According to Israel’s national broadcaster Kan, as of Tuesday morning 42 parties had requested forms to submit lists for the election, although not all parties that take forms actually run.

In the April 2019 election, 60 parties requested forms and 40 ran in the election – a record high. In the September 2019 election, 42 took forms and 30 parties actually ran, with only nine parties crossing the electoral threshold and entering the Knesset.

In another political development that is likely to have an impact on the election, the Knesset House Committee will hold hearings to discuss Prime Minister Binyamin Netanyahu’s request to receive immunity from prosecution for corruption charges.

While there are already enough votes in the committee to deny Netanyahu’s request, opposition parties, led by the Blue and White party, would like to use the opportunity of the hearings to call up damaging witnesses and keep the story in the headlines as long as possible.

The Likud has made clear it will now use every legal means to delay and prevent the House Committee from voting on the immunity request during the current Knesset, with the objective of delaying proceedings until after the election in the hope that ideally the House Committee of the next Knesset would look at an immunity request more favourably.

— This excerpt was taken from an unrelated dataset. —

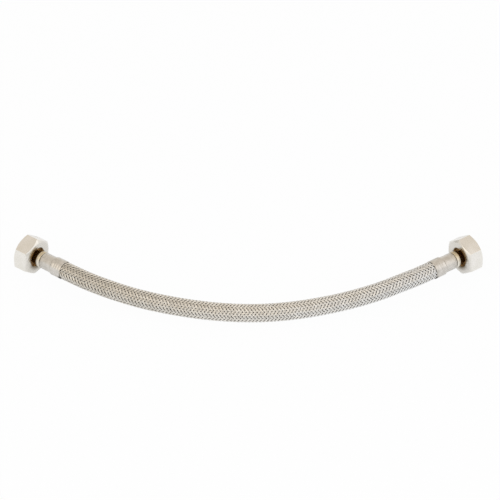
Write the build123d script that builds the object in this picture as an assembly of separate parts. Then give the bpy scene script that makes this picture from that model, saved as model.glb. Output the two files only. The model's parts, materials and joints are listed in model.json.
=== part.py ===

Netanyahu’s indictments can be formally filed to the Jerusalem District Court and thus allow his case to proceed to trial only after the committee rejects an immunity request in a proper vote.

Attorney General Avichai Mandelblit announced his intention to indict Netanyahu on bribery, fraud and breach of trust charges on November 21. Subsequently, Netanyahu’s Likud party registered a minor drop in the polls, and a further drop after he announced he would ask the Knesset for immunity from charges.

Some polls now show the Likud dropping several seats behind Blue and White, although the same polls still cast doubt on whether a Blue and White-led bloc could form a 61-seat coalition after the next election despite the weakening of Likud – meaning a repeat of the stalemate that followed the September 2019 election still remains a likely outcome.